**What needs to be done**. Could you output each line of the data that follows exactly?

**Information shown**.
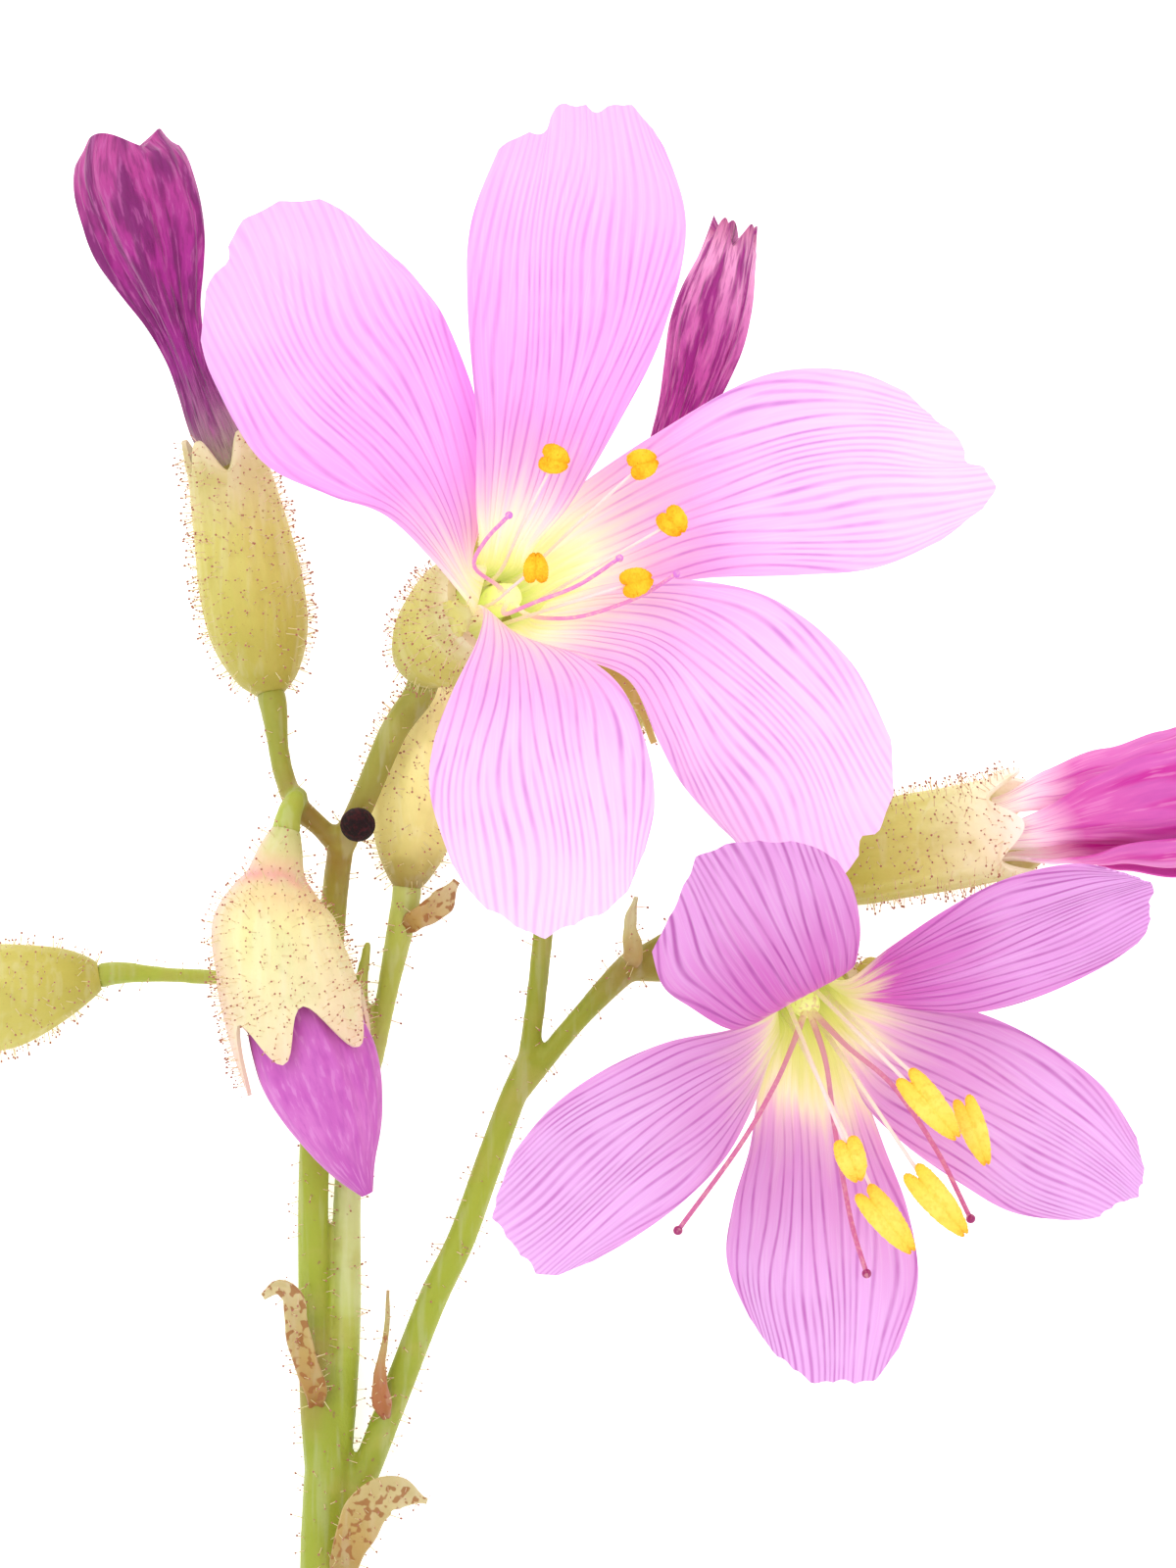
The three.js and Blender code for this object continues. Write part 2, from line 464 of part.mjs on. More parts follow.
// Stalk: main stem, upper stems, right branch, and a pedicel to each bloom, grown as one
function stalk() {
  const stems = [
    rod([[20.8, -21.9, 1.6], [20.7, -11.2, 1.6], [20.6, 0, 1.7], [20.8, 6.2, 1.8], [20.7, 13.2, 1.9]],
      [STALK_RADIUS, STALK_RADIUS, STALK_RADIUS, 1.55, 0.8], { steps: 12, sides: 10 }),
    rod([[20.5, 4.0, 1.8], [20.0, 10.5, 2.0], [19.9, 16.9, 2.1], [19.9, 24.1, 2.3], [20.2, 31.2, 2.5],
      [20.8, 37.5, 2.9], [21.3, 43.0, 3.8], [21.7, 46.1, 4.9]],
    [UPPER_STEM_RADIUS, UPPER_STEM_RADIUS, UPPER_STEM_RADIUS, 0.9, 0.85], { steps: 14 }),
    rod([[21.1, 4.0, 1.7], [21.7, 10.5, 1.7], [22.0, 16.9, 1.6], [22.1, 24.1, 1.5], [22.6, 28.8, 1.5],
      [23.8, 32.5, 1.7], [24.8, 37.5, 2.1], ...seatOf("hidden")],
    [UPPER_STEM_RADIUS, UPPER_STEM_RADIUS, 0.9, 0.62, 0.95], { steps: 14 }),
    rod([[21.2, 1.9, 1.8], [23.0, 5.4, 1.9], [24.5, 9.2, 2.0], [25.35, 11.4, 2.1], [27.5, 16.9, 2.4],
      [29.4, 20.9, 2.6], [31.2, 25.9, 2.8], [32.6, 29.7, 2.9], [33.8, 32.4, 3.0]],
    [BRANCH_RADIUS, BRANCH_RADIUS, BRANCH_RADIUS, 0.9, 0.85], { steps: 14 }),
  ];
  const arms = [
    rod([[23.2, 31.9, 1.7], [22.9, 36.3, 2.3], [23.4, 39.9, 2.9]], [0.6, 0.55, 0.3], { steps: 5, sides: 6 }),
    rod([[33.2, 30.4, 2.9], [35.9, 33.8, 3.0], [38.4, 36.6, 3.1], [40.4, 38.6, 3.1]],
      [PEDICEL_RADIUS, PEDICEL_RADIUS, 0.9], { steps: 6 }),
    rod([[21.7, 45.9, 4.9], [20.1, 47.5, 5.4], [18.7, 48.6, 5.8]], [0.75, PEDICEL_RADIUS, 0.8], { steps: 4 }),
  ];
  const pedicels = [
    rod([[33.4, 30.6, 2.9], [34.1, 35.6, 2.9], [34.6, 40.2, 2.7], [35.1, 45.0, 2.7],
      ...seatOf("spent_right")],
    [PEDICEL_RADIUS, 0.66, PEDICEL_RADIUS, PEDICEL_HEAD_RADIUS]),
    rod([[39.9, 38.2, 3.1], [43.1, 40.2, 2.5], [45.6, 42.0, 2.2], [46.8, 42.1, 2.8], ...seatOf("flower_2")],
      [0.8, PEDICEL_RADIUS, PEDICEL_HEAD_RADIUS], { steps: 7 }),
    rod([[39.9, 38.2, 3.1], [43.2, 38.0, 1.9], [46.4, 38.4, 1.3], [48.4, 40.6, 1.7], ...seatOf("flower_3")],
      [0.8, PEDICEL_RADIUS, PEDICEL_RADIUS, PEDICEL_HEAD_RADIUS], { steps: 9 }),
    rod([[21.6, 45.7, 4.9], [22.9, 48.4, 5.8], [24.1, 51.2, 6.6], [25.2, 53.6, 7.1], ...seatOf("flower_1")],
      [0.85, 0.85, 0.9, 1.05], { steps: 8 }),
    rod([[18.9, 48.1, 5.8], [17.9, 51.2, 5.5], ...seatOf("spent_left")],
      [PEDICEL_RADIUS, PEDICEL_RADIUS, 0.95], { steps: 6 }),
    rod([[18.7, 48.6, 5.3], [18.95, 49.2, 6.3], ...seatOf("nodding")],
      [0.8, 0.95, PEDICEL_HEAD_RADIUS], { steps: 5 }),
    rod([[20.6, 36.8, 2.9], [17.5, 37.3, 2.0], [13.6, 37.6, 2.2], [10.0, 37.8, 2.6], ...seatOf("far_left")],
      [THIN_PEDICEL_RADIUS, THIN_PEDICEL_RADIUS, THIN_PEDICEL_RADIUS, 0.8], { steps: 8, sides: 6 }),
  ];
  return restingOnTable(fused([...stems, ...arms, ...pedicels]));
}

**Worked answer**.
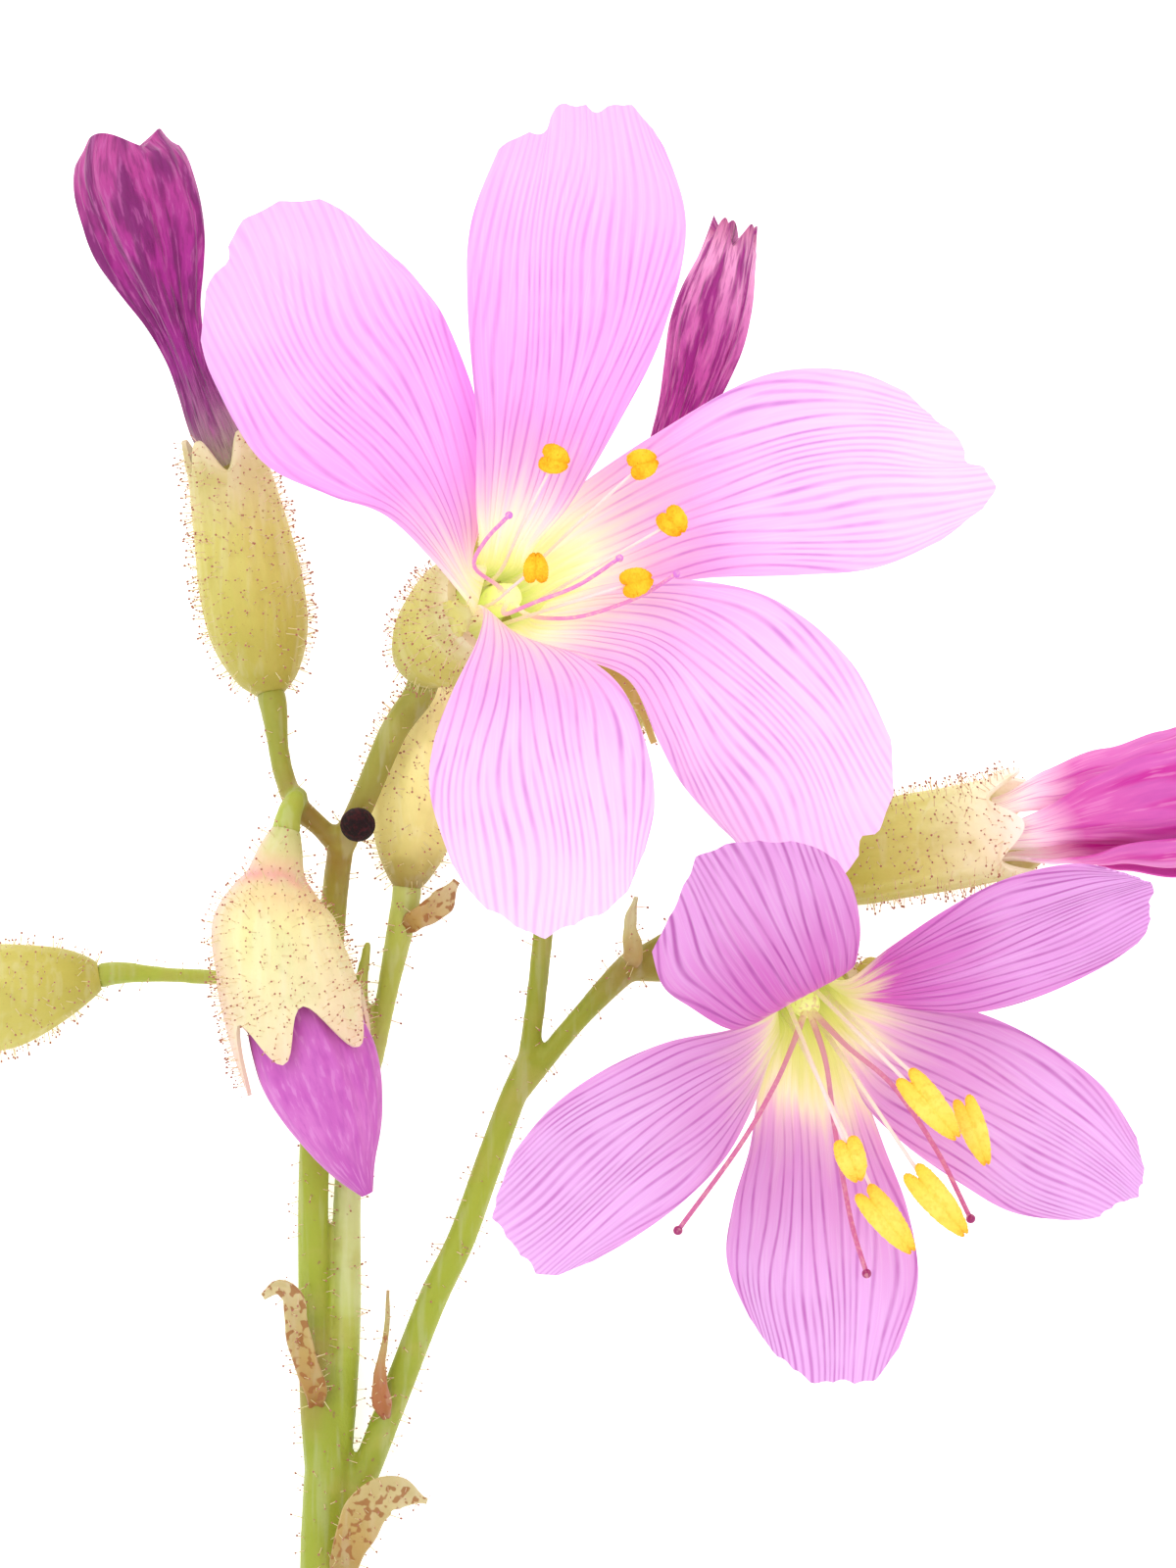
The three.js and Blender code for this object continues. Write part 2, from line 464 of part.mjs on. More parts follow.
// Stalk: main stem, upper stems, right branch, and a pedicel to each bloom, grown as one
function stalk() {
  const stems = [
    rod([[20.8, -21.9, 1.6], [20.7, -11.2, 1.6], [20.6, 0, 1.7], [20.8, 6.2, 1.8], [20.7, 13.2, 1.9]],
      [STALK_RADIUS, STALK_RADIUS, STALK_RADIUS, 1.55, 0.8], { steps: 12, sides: 10 }),
    rod([[20.5, 4.0, 1.8], [20.0, 10.5, 2.0], [19.9, 16.9, 2.1], [19.9, 24.1, 2.3], [20.2, 31.2, 2.5],
      [20.8, 37.5, 2.9], [21.3, 43.0, 3.8], [21.7, 46.1, 4.9]],
    [UPPER_STEM_RADIUS, UPPER_STEM_RADIUS, UPPER_STEM_RADIUS, 0.9, 0.85], { steps: 14 }),
    rod([[21.1, 4.0, 1.7], [21.7, 10.5, 1.7], [22.0, 16.9, 1.6], [22.1, 24.1, 1.5], [22.6, 28.8, 1.5],
      [23.8, 32.5, 1.7], [24.8, 37.5, 2.1], ...seatOf("hidden")],
    [UPPER_STEM_RADIUS, UPPER_STEM_RADIUS, 0.9, 0.62, 0.95], { steps: 14 }),
    rod([[21.2, 1.9, 1.8], [23.0, 5.4, 1.9], [24.5, 9.2, 2.0], [25.35, 11.4, 2.1], [27.5, 16.9, 2.4],
      [29.4, 20.9, 2.6], [31.2, 25.9, 2.8], [32.6, 29.7, 2.9], [33.8, 32.4, 3.0]],
    [BRANCH_RADIUS, BRANCH_RADIUS, BRANCH_RADIUS, 0.9, 0.85], { steps: 14 }),
  ];
  const arms = [
    rod([[23.2, 31.9, 1.7], [22.9, 36.3, 2.3], [23.4, 39.9, 2.9]], [0.6, 0.55, 0.3], { steps: 5, sides: 6 }),
    rod([[33.2, 30.4, 2.9], [35.9, 33.8, 3.0], [38.4, 36.6, 3.1], [40.4, 38.6, 3.1]],
      [PEDICEL_RADIUS, PEDICEL_RADIUS, 0.9], { steps: 6 }),
    rod([[21.7, 45.9, 4.9], [20.1, 47.5, 5.4], [18.7, 48.6, 5.8]], [0.75, PEDICEL_RADIUS, 0.8], { steps: 4 }),
  ];
  const pedicels = [
    rod([[33.4, 30.6, 2.9], [34.1, 35.6, 2.9], [34.6, 40.2, 2.7], [35.1, 45.0, 2.7],
      ...seatOf("spent_right")],
    [PEDICEL_RADIUS, 0.66, PEDICEL_RADIUS, PEDICEL_HEAD_RADIUS]),
    rod([[39.9, 38.2, 3.1], [43.1, 40.2, 2.5], [45.6, 42.0, 2.2], [46.8, 42.1, 2.8], ...seatOf("flower_2")],
      [0.8, PEDICEL_RADIUS, PEDICEL_HEAD_RADIUS], { steps: 7 }),
    rod([[39.9, 38.2, 3.1], [43.2, 38.0, 1.9], [46.4, 38.4, 1.3], [48.4, 40.6, 1.7], ...seatOf("flower_3")],
      [0.8, PEDICEL_RADIUS, PEDICEL_RADIUS, PEDICEL_HEAD_RADIUS], { steps: 9 }),
    rod([[21.6, 45.7, 4.9], [22.9, 48.4, 5.8], [24.1, 51.2, 6.6], [25.2, 53.6, 7.1], ...seatOf("flower_1")],
      [0.85, 0.85, 0.9, 1.05], { steps: 8 }),
    rod([[18.9, 48.1, 5.8], [17.9, 51.2, 5.5], ...seatOf("spent_left")],
      [PEDICEL_RADIUS, PEDICEL_RADIUS, 0.95], { steps: 6 }),
    rod([[18.7, 48.6, 5.3], [18.95, 49.2, 6.3], ...seatOf("nodding")],
      [0.8, 0.95, PEDICEL_HEAD_RADIUS], { steps: 5 }),
    rod([[20.6, 36.8, 2.9], [17.5, 37.3, 2.0], [13.6, 37.6, 2.2], [10.0, 37.8, 2.6], ...seatOf("far_left")],
      [THIN_PEDICEL_RADIUS, THIN_PEDICEL_RADIUS, THIN_PEDICEL_RADIUS, 0.8], { steps: 8, sides: 6 }),
  ];
  return restingOnTable(fused([...stems, ...arms, ...pedicels]));
}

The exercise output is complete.